Kit and Holly build a tree house in a remote area and live there happily for a few weeks, fishing and stealing chickens for food, but are eventually discovered by bounty hunters. Kit shoots the three bounty hunters dead, and the couple flees again. They next seek shelter with Kit's friend Cato (Ramon Bieri), but when Cato attempts to deceive them and go for help, Kit shoots him; he also shoots a teenage couple who arrive to visit Cato shortly thereafter.

An interstate APB is now listed across the USA Midwest as Kit and Holly are hunted by law enforcement. They stop at a rich man's mansion and take supplies, clothing, and his Cadillac, but spare the lives of the man and his housemaid.
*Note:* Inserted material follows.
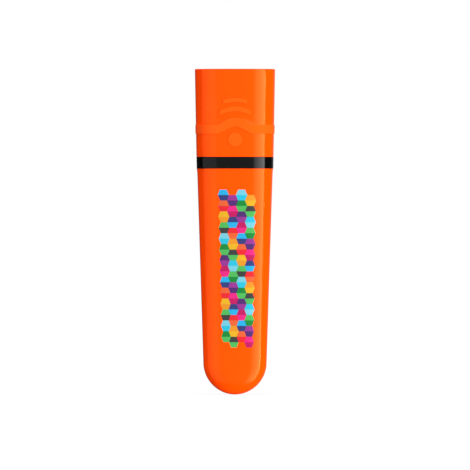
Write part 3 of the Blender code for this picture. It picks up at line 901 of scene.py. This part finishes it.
def fit(piece, node, body, material=None):
    """Puts a piece in a CAD node's place on its body, and gives it one material where it has none yet."""
    if material:
        piece.data.materials.clear()
        piece.data.materials.append(material)
    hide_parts(node)
    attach(piece, body)


def build_pen(looks):
    fit(make_barrel(), "barrel", "pen", looks["gloss"])
    fit(make_section(looks["black"], looks["satin"]), "section", "pen")
    fit(make_nib(), "nib", "pen", looks["nib"])
    fit(make_core(), "reservoir_core", "pen", looks["core"])
    fit(make_film_sleeve(), "reservoir_film", "pen", looks["film"])
    fit(make_straw(), "breather_tube", "pen", looks["natural"])
    mosaic = make_print()
    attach(mosaic, "pen")


def build_cap(looks):
    fit(make_cap(looks["gloss"], looks["matte"]), "cap_shell", "cap")
    fit(make_inner_cap(), "inner_cap", "cap", looks["natural"])


# ---- Studio ------------------------------------------------------------------------------------

CAMERA_DISTANCE, CAMERA_NEAR, CAMERA_FAR = 3.4, 0.1, 100.0
SENSOR = 36.0
# What the picture shows at the pen: its full width, and the height at its middle
FRAME_WIDTH = 176.25 * MM
FRAME_MIDDLE = Vector((0.0, 0.0, 59.805 * MM))

FLOOR_RADIUS, FLOOR_DROP, FLOOR_POINTS = 40.0, 0.02 * MM, 96
FLOOR_COLOUR, FLOOR_ROUGHNESS, FLOOR_GLOW = grey(0.12), 0.9, 0.87

# Lamps fixed to the camera: name, azimuth to its right, elevation, strength, spread
LAMPS = (
    ("key", 55.0, -8.0, 5.8, 18.0),
    ("left", -38.0, 0.0, 1.2, 40.0),
    ("top", 0.0, 80.0, 3.1, 30.0),
)
# Softboxes that only show in reflections. A window is its two ends in degrees and how soft each is.
TALL_WINDOW = (-38.0, 75.0, 14.0, 10.0)
BRIGHT_WINDOW = (19.4, 54.6, 3.0, 0.5)
BRIGHT_AZIMUTHS, BRIGHT_STRENGTHS = (19.4, 55.0), (1.0, 4.3)
# The plain ones: window in azimuth and strength, for the left, the front and the right behind the pen
PLAIN_BOXES = (
    ((-72.0, -18.5, 1.0, 2.0), 0.48),
    ((-18.5, 19.4, 2.0, 3.0), 0.23),
    ((130.0, 176.0, 22.0, 3.0), 0.24),
)
BASE_SHINE = 0.025
# Soft fill for diffuse light, from straight below to straight above
FILL_STRENGTHS = (0.62, 0.17)


def make_camera():
    data = bpy.data.cameras.new("camera")
    data.sensor_width = SENSOR
    data.lens = SENSOR * CAMERA_DISTANCE / FRAME_WIDTH
    data.clip_start, data.clip_end = CAMERA_NEAR, CAMERA_FAR
    camera = bpy.data.objects.new("camera", data)
    bpy.context.scene.collection.objects.link(camera)
    camera.location = FRAME_MIDDLE + Vector((0.0, -CAMERA_DISTANCE, 0.0))
    camera.rotation_mode = "QUATERNION"
    camera.rotation_quaternion = Vector((0.0, 1.0, 0.0)).to_track_quat("-Z", "Y")
    bpy.context.scene.camera = camera
    return camera


def floor_material():
    """White seen from above, and clear seen from below."""
    material, nodes, links = new_material("floor_white")
    shader = nodes["Principled BSDF"]
    shader.inputs["Base Color"].default_value = FLOOR_COLOUR
    shader.inputs["Roughness"].default_value = FLOOR_ROUGHNESS
    shader.inputs["Specular IOR Level"].default_value = 0.0
    shader.inputs["Emission Color"].default_value = WHITE
    shader.inputs["Emission Strength"].default_value = FLOOR_GLOW
    clear = add_node(nodes, "ShaderNodeBsdfTransparent")
    side = add_node(nodes, "ShaderNodeNewGeometry")
    choose = add_node(nodes, "ShaderNodeMixShader")
    links.new(side.outputs["Backfacing"], choose.inputs[0])
    links.new(shader.outputs["BSDF"], choose.inputs[1])
    links.new(clear.outputs["BSDF"], choose.inputs[2])
    links.new(choose.outputs["Shader"], nodes["Material Output"].inputs["Surface"])
    return material


def make_floor():
    """A plain white floor, left out of reflections, bounced light and shadows."""
    bm = bmesh.new()
    bmesh.ops.create_circle(bm, cap_ends=True, radius=FLOOR_RADIUS, segments=FLOOR_POINTS)
    floor = add_mesh("floor", bm)
    floor.location.z = -FLOOR_DROP
    floor.data.materials.append(floor_material())
    floor.visible_glossy = False
    floor.visible_diffuse = False
    floor.visible_shadow = False


def add_sun(camera, name, azimuth, elevation, strength, spread):
    """A soft lamp fixed to the camera, which doesn't show in reflections."""
    data = bpy.data.lights.new(name, "SUN")
    data.energy = strength
    data.angle = math.radians(spread)
    lamp = bpy.data.objects.new(name, data)
    bpy.context.scene.collection.objects.link(lamp)
    across, up = math.radians(azimuth), math.radians(elevation)
    towards = Vector((math.sin(across) * math.cos(up), math.sin(up), math.cos(across) * math.cos(up)))
    lamp.parent = camera
    lamp.rotation_mode = "QUATERNION"
    lamp.rotation_quaternion = towards.to_track_quat("Z", "Y")
    lamp.visible_glossy = False


def maths(nodes, links, operation, *values):
    """The result of a sum on numbers and node outputs."""
    node = add_node(nodes, "ShaderNodeMath", operation=operation)
    for socket, value in zip(node.inputs, values):
        if isinstance(value, (int, float)):
            socket.default_value = value
        else:
            links.new(value, socket)
    return node.outputs["Value"]


def window(nodes, links, value, low, high, soft_low, soft_high):
    """1 between two ends and 0 outside, with each end softened by so much."""
    rise = ranged(nodes, links, value, (0.0, 1.0), (low - soft_low, low + soft_low), "SMOOTHSTEP")
    fall = ranged(nodes, links, value, (1.0, 0.0), (high - soft_high, high + soft_high), "SMOOTHSTEP")
    return maths(nodes, links, "MULTIPLY", rise, fall)


def axes(nodes, links, vector):
    parts = add_node(nodes, "ShaderNodeSeparateXYZ")
    links.new(vector, parts.inputs["Vector"])
    return parts.outputs


def camera_angles(nodes, links, direction):
    """A direction's azimuth, 0 towards the camera and 90 to its right, and its elevation, in degrees."""
    turned = add_node(
        nodes, "ShaderNodeVectorTransform", vector_type="VECTOR", convert_from="WORLD", convert_to="CAMERA"
    )
    links.new(direction, turned.inputs["Vector"])
    right, up, ahead = axes(nodes, links, turned.outputs["Vector"])
    back = maths(nodes, links, "MULTIPLY", ahead, -1.0)
    azimuth = maths(nodes, links, "ARCTAN2", right, back)
    elevation = maths(nodes, links, "ARCSINE", up)
    return [maths(nodes, links, "MULTIPLY", angle, math.degrees(1.0)) for angle in (azimuth, elevation)]


def softboxes(nodes, links, direction):
    """The light that reflections see in a direction."""
    azimuth, elevation = camera_angles(nodes, links, direction)
    ramp = ranged(nodes, links, azimuth, BRIGHT_STRENGTHS, BRIGHT_AZIMUTHS)
    total = maths(nodes, links, "MULTIPLY", window(nodes, links, azimuth, *BRIGHT_WINDOW), ramp)
    for ends, strength in PLAIN_BOXES:
        box = maths(nodes, links, "MULTIPLY", window(nodes, links, azimuth, *ends), strength)
        total = maths(nodes, links, "ADD", total, box)
    tall = window(nodes, links, elevation, *TALL_WINDOW)
    return maths(nodes, links, "ADD", maths(nodes, links, "MULTIPLY", total, tall), BASE_SHINE)


def chosen(nodes, links, share, otherwise, then):
    """One strength where share is 0, and another where it is 1."""
    mix = add_node(nodes, "ShaderNodeMix", data_type="FLOAT")
    links.new(share, mix.inputs["Factor"])
    links.new(otherwise, mix.inputs["A"])
    if isinstance(then, float):
        mix.inputs["B"].default_value = then
    else:
        links.new(then, mix.inputs["B"])
    return mix.outputs["Result"]


def make_world():
    """White to the camera, softboxes to reflections, and a soft even fill to diffuse light."""
    world = bpy.data.worlds.new("studio")
    bpy.context.scene.world = world
    world.use_nodes = True
    nodes, links = world.node_tree.nodes, world.node_tree.links
    nodes.clear()
    direction = add_node(nodes, "ShaderNodeTexCoord").outputs["Generated"]
    rays = add_node(nodes, "ShaderNodeLightPath").outputs
    fill = ranged(nodes, links, axes(nodes, links, direction)["Z"], FILL_STRENGTHS, (-1.0, 1.0))
    strength = chosen(nodes, links, rays["Is Glossy Ray"], fill, softboxes(nodes, links, direction))
    strength = chosen(nodes, links, rays["Is Camera Ray"], strength, 1.0)
    background = add_node(nodes, "ShaderNodeBackground")
    background.inputs["Color"].default_value = WHITE
    links.new(strength, background.inputs["Strength"])
    output = add_node(nodes, "ShaderNodeOutputWorld")
    links.new(background.outputs["Background"], output.inputs["Surface"])


def build_studio():
    bpy.context.scene.view_settings.view_transform = "Standard"
    camera = make_camera()
    make_floor()
    make_world()
    for lamp in LAMPS:
        add_sun(camera, *lamp)


looks = make_materials()
build_pen(looks)
build_cap(looks)
build_studio()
By this time, as the two fugitives drive across the so-called "badlands" of Montana, Holly has tired of Kit and no longer pays attention to him, preferring to spend her time as she narrates: "spelling out entire sentences on the off of my mouth". They continue to drive on hoping to get to Canada where Kit tells Holly about wanting to join the Mounties.

When they stop for at an oil rig, a police helicopter swoops toward them from above. Kit kills a policeman in the hovering helicopter and rides off in the Cadillac. Holly, who refuses to go with him anymore, turns herself in. A sheriff and his deputy chase Kit at high speeds across the dusty roads. Kit gets away. Kit then stops his car, makes a stone monument of himself and on that spot allows himself to be captured. The deputy tells the sheriff, "He's no bigger then I am" about the now-legendary prisoner.

At a local military base where Kit is now confined, he is regarded as a celebrity by soldiers, policemen and reporters. It is here that Kit is reunited with Holly who is also in custody. He tells her, "it's too bad about your dad. We're going to have to sit down and talk about that sometime."

In the final scene, Kit and Holly are flown away on a military plane to stand trial for the murders and robberies. A text at the end states that Kit was tried, convicted and executed the following year for his crimes, while Holly (being a minor) only received probation and later married the son of the lawyer who defended her.